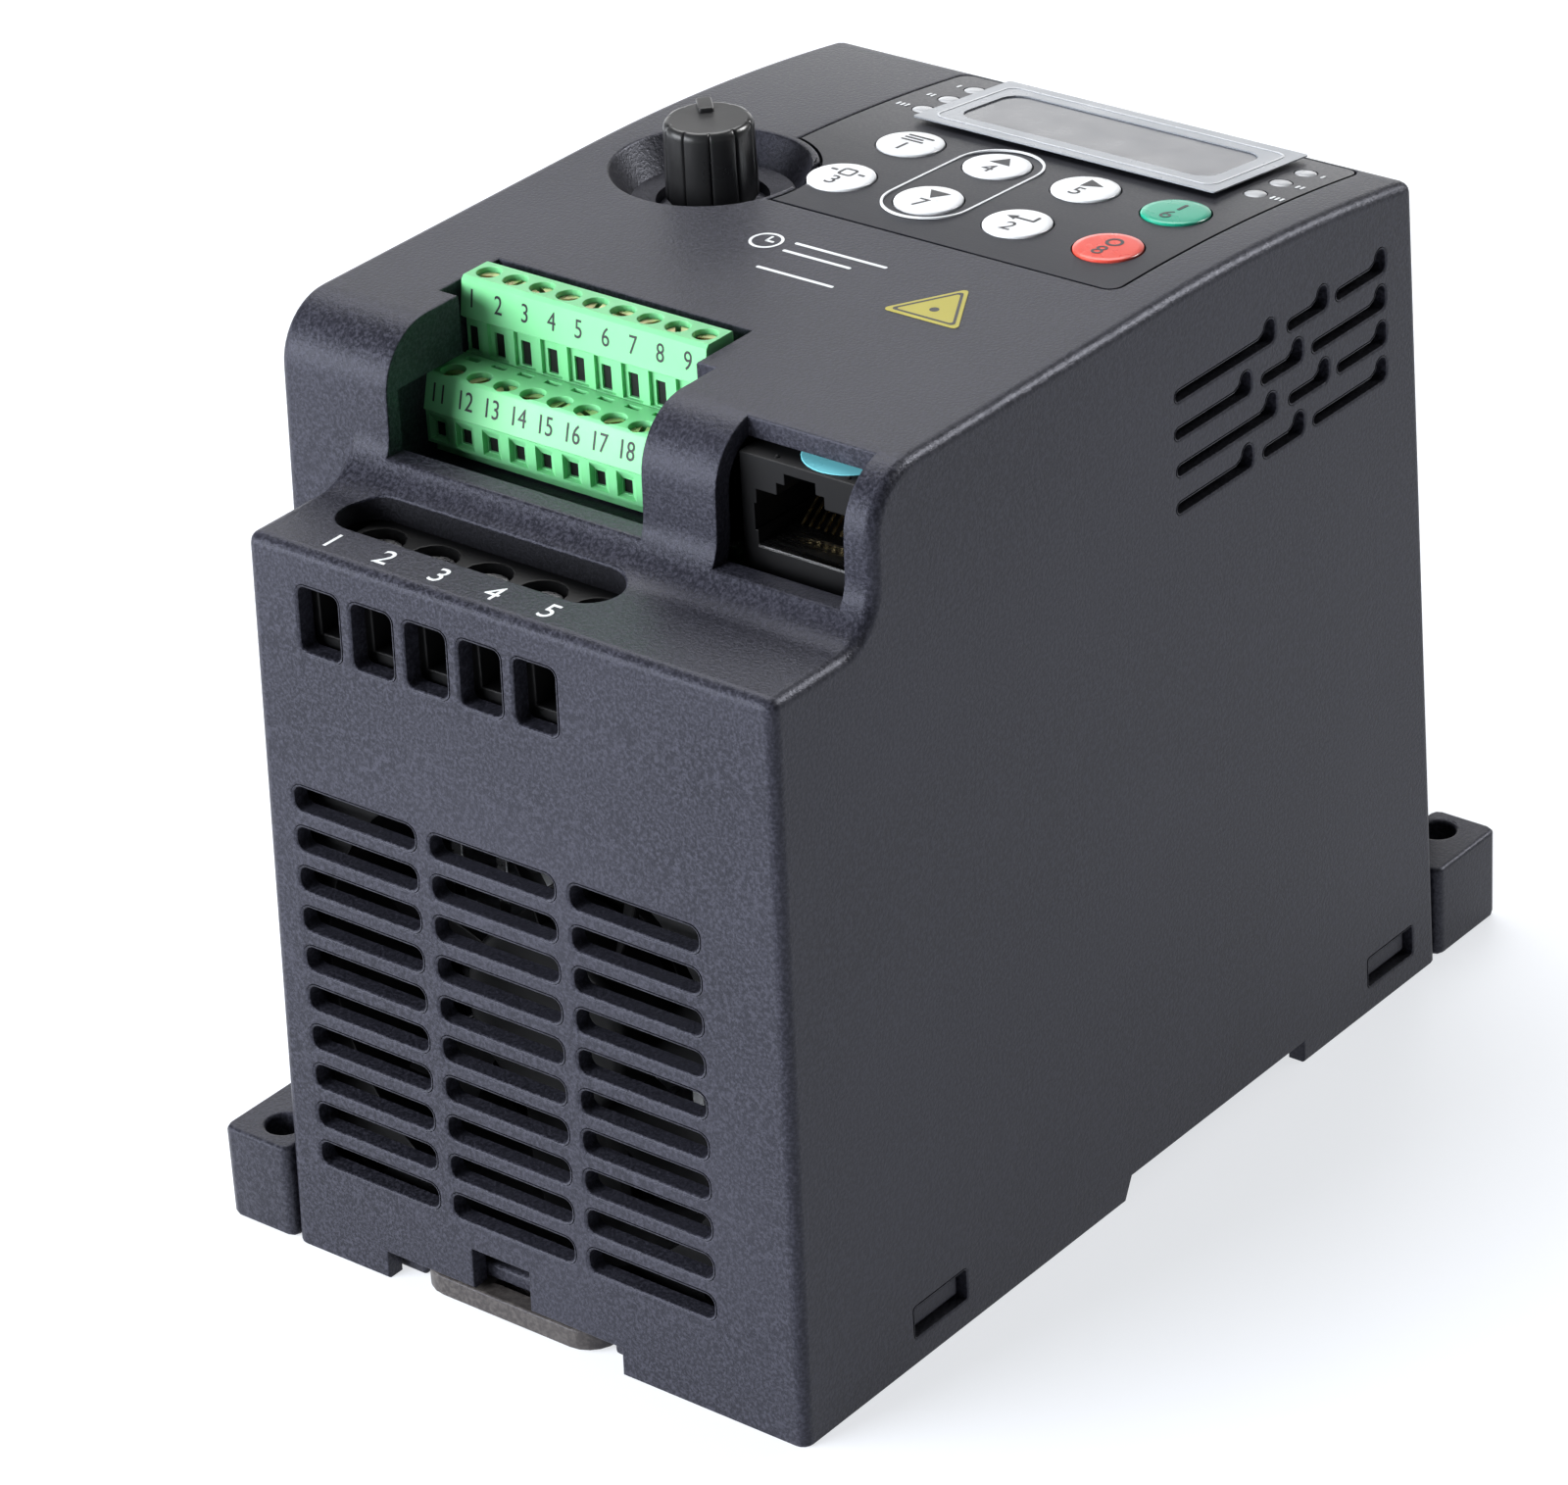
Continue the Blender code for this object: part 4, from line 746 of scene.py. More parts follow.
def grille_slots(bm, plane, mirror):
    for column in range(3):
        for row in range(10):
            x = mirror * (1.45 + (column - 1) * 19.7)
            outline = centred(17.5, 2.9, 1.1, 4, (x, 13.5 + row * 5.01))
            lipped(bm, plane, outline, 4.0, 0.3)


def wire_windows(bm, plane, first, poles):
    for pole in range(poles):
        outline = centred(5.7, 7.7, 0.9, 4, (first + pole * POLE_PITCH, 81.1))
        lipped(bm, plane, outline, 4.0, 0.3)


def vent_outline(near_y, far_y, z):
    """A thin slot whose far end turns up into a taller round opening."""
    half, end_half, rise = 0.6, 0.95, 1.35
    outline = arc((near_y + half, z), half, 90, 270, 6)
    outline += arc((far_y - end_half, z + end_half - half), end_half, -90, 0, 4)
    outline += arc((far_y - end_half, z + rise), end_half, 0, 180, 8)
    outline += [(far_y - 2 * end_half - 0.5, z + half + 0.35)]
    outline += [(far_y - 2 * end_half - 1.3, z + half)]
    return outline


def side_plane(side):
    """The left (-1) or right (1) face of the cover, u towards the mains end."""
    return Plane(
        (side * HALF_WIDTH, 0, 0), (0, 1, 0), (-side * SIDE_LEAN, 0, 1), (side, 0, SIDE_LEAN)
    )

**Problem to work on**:
Make an exact copy of the data above.

**Reply**:
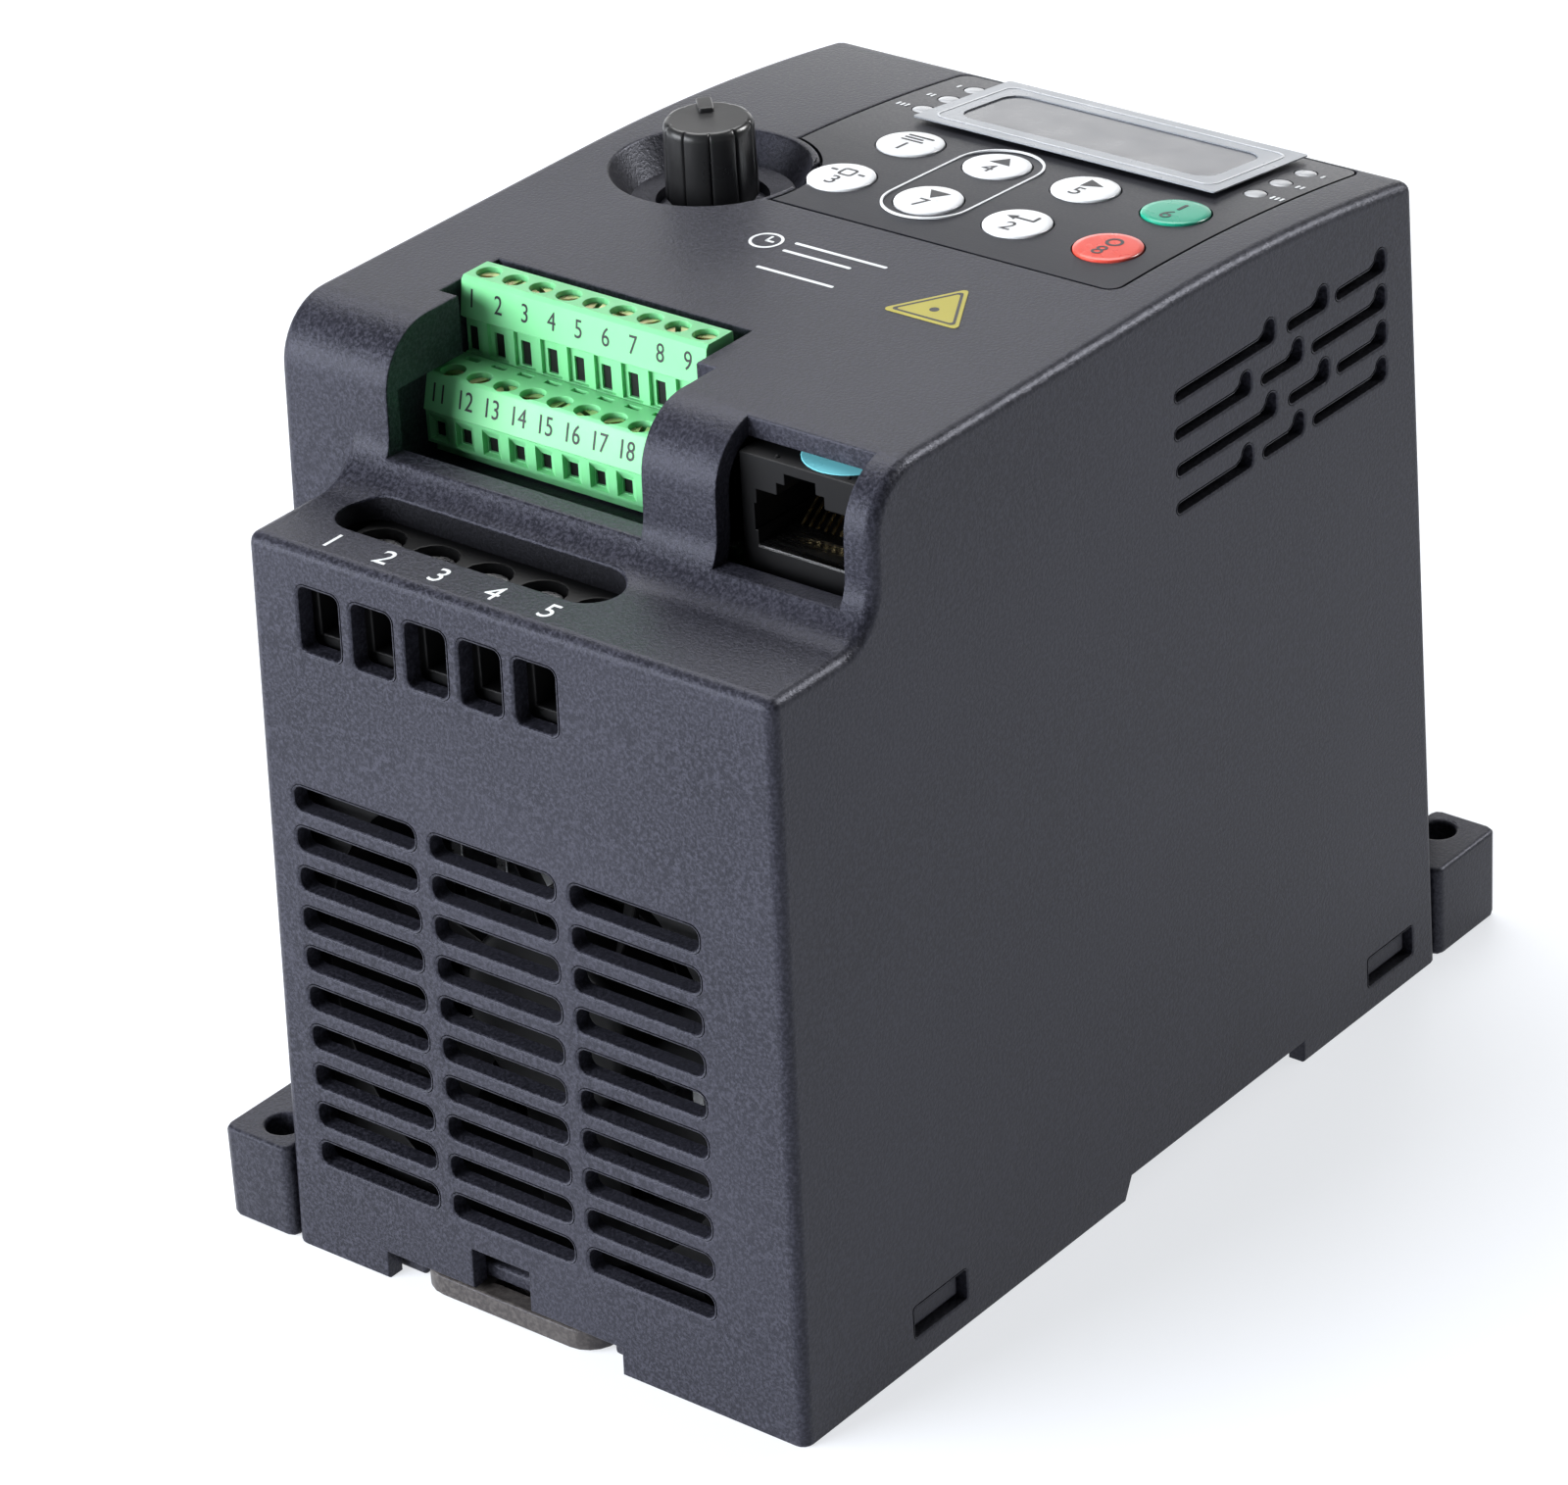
Continue the Blender code for this object: part 4, from line 746 of scene.py. More parts follow.
def grille_slots(bm, plane, mirror):
    for column in range(3):
        for row in range(10):
            x = mirror * (1.45 + (column - 1) * 19.7)
            outline = centred(17.5, 2.9, 1.1, 4, (x, 13.5 + row * 5.01))
            lipped(bm, plane, outline, 4.0, 0.3)


def wire_windows(bm, plane, first, poles):
    for pole in range(poles):
        outline = centred(5.7, 7.7, 0.9, 4, (first + pole * POLE_PITCH, 81.1))
        lipped(bm, plane, outline, 4.0, 0.3)


def vent_outline(near_y, far_y, z):
    """A thin slot whose far end turns up into a taller round opening."""
    half, end_half, rise = 0.6, 0.95, 1.35
    outline = arc((near_y + half, z), half, 90, 270, 6)
    outline += arc((far_y - end_half, z + end_half - half), end_half, -90, 0, 4)
    outline += arc((far_y - end_half, z + rise), end_half, 0, 180, 8)
    outline += [(far_y - 2 * end_half - 0.5, z + half + 0.35)]
    outline += [(far_y - 2 * end_half - 1.3, z + half)]
    return outline


def side_plane(side):
    """The left (-1) or right (1) face of the cover, u towards the mains end."""
    return Plane(
        (side * HALF_WIDTH, 0, 0), (0, 1, 0), (-side * SIDE_LEAN, 0, 1), (side, 0, SIDE_LEAN)
    )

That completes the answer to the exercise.